Ballet typically connotes an overly pink, pretty, and female group of students. Yet, the physical demands of ballet are perfect for young boys whose energy levels run high. As Jonathan Wells, director of the all-male London Boys Ballet School, reminds,
“Ballet really isn’t girly.”
Here are 13 ways to get and keep male students in your ballet classes:
- Tailor themes to your student-base. Anyone who has seen the film or play “Billy Elliot,” knows that wanting to participate in ballet is often a hard thing for boys to admit, let alone practice. Rachel Hester, a dance teacher of three brothers in ballet says, “Often, in ballet classes for that age group, the class will be full of girls and the activities geared around them, such as running around being fairies.” Since this is not something boys necessarily want to do, it is why many ballet classes can’t attract them.
- Watch your language. Hester states that one of the first steps she takes is in renaming the class. “I don’t use the word ‘ballet’ – I talk about dance and movement and challenge them to see who can jump the highest and furthest.”
- Present ballet as a sport. Ballet is very physical and requires great strength, agility, and skill. To be successful in grabbing the interest of boys, market this aspect of your dance classes. There are energetic boys out there who could use the outlet that ballet offers with hours of running and jumping. What boys learn in dance class may even help them in their other sports. When it’s presented as a “manly” effort, it becomes more appealing.
- Use neutral decor. Dance studio owners who have a very feminine decor may reconsider and redecorate. Pink and flowery limits the clientele you’re able to draw. Be more neutral with colors, especially in your main entryway. Present a more athletic look and feel with clean lines and posters or artwork that show both men and women.
- Understand what motivates each student. Catering to the interests of pre-teen and teen boys is important to engaging and retaining students. Males are very competitive. Finding ways to get them to “compete” against each other encourages them in ways they are accustomed.
- Choose your exercises carefully. While it is still possible to teach the classical technique, set specific exercises for the boys. Teach combinations that are more strength-based and energetic, rather than graceful and elegant.
- Actively recruit students. Keep an eye on the students in your other classes. Boys may be more apt to join a hip-hop, tap, or tumbling class. Recognizing their talents for ballet may be something you notice when they perform in these classes, but students or parents might not be aware.

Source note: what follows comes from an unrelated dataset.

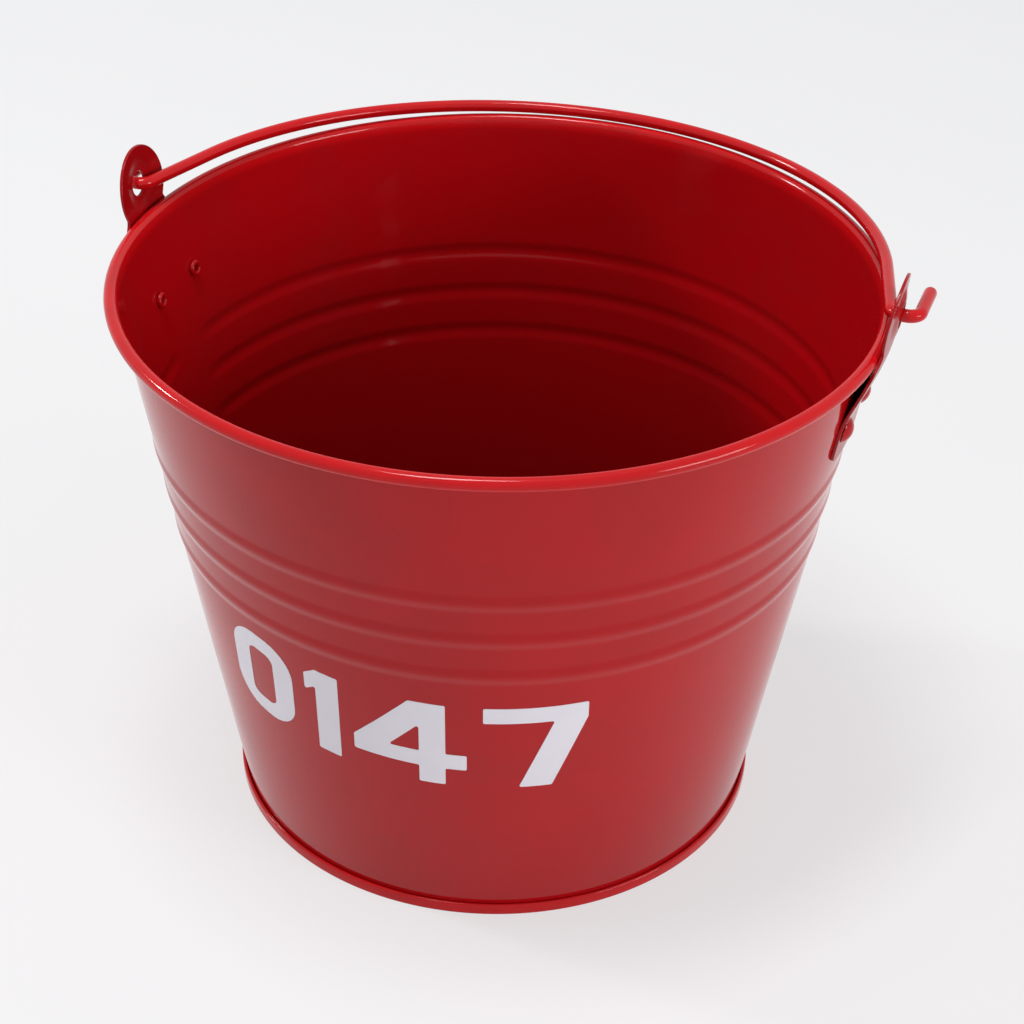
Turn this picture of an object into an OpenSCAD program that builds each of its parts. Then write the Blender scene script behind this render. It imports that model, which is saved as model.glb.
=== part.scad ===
// Fire bucket: pressed and rolled steel sheet, wired rim, double-seamed bottom,
// two riveted ears and a round wire bail. Millimetres, +Z up.
// The origin is on the axis, in the plane that the bucket stands on.
// The ears lie on -X and +X, and the marking faces -Y.

/* [Body] */
// Outer diameter over the rolled rim
rim_d = 300; // [280:1:320]
// Outer diameter of the wall just above the bottom seam
foot_d = 215; // [200:1:230]
// Height from the ground to the top of the rim
body_h = 230; // [215:1:260]
// Thickness of the body and bottom sheet
sheet_t = 0.5; // [0.4:0.1:0.7]
// Diameter of the wire inside the rolled rim
rim_wire_d = 4.1; // [3.6:0.1:5]
// Space left between the end of the curl and the wall
curl_gap = 0.4; // [0.2:0.1:0.8]

/* [Ribs] */
// Height of the topmost rib above the ground
rib_top_z = 170; // [155:1:175]
// Distance from one rib to the next
rib_pitch = 18.2; // [16.2:0.2:20]
// Number of ribs
rib_count = 3; // [1:1:3]
// Width of a rib
rib_w = 9; // [8:0.5:16]
// How far a rib stands out of the wall
rib_h = 0.6; // [0.3:0.1:1]

/* [Bottom] */
// Height of the double seam
seam_h = 5; // [4:0.5:7]
// Height of the bottom panel above the ground
panel_z = 6; // [5:0.5:9]
// Space between the folded layers, filled by the paint
fold_gap = 0.05; // [0.03:0.01:0.08]
// Size of the bevel on the outer folds of the seam
seam_bevel = 0.35; // [0.2:0.05:0.4]

/* [Ears] */
// Thickness of the ear plate
ear_t = 1.2; // [1:0.1:2]
// Radius of the round head of the ear
ear_head_r = 16.8; // [16:0.1:18]
// Height of the bail hole above the centre of the head
ear_hole_up = 1.6; // [0:0.1:3]
// Height of the bail hole above the centre of the rim bead
ear_rise = 13; // [11:0.5:16]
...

Explain why their son might be a perfect candidate for a ballet class, and what’s in it for him.
- Consider an all-male course. There will always be peer pressure. Boys may be more able to deal with it if there is an option of an all-male ballet class. A mother in the London Boys Ballet School found it helped her child, “My son had danced before, but there was only one other boy in the class, and you could tell that he didn’t like being in the minority. But then he did an all-boy course with a male teacher and it made a massive difference.”

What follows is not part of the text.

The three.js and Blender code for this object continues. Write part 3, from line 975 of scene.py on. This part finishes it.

- Be flexible about boys ballet attire. Allow boys to wear sweats or boys ballet shorts instead of tights. While big and baggy clothes compromise safety and should not be allowed, being more flexible and allowing a more athletic look may be more appealing. Additionally, some experts recommend introducing boys to a dance belt early on so they are comfortable wearing one before they even need it. By the time a boy is 10 or 11, it should be a requirement for support and safety reasons (and make sure you have ballet/dance studio insurance of course!).
- Create class schedules that work for boys’ needs. Just because a child is in a dance class doesn’t mean he or she isn’t interested in other things. Boys, especially, may be more willing to stick with ballet if they know they can still find a way to participate in soccer, football or other sports. While it’s not possible to accommodate every student, if, for example, football games are on Friday nights, scheduling a dance class on Fridays at 5 p.m. won’t be attractive to boys who wish to participate in both activities.
- Hire male teachers. Even if not full time, find local dancers or college instructors who can come speak to your class or hold a workshop.You are always looking for dance workshop ideas, right?
- Plan a field trip. Arrange for students to meet professional dancers after a performance.
- Share Youtube performances. Search for performances by potential role models such as Carlos Acosta, Benjamin Millepied, Mikhail Baryshnikov, or the late Rudolf Nureyev to inspire boys with the successes of these men.
Building a dance studio that withstands the test of time requires flexibility, openness, and ingenuity. Expanding your clientele by finding ways to welcome boys into the studio is certainly a great help to your bottom line. What you may discover, however, is that the joy of teaching boys ballet really comes from seeing how much a boy can enjoy the class. Providing the opportunity really benefits you both.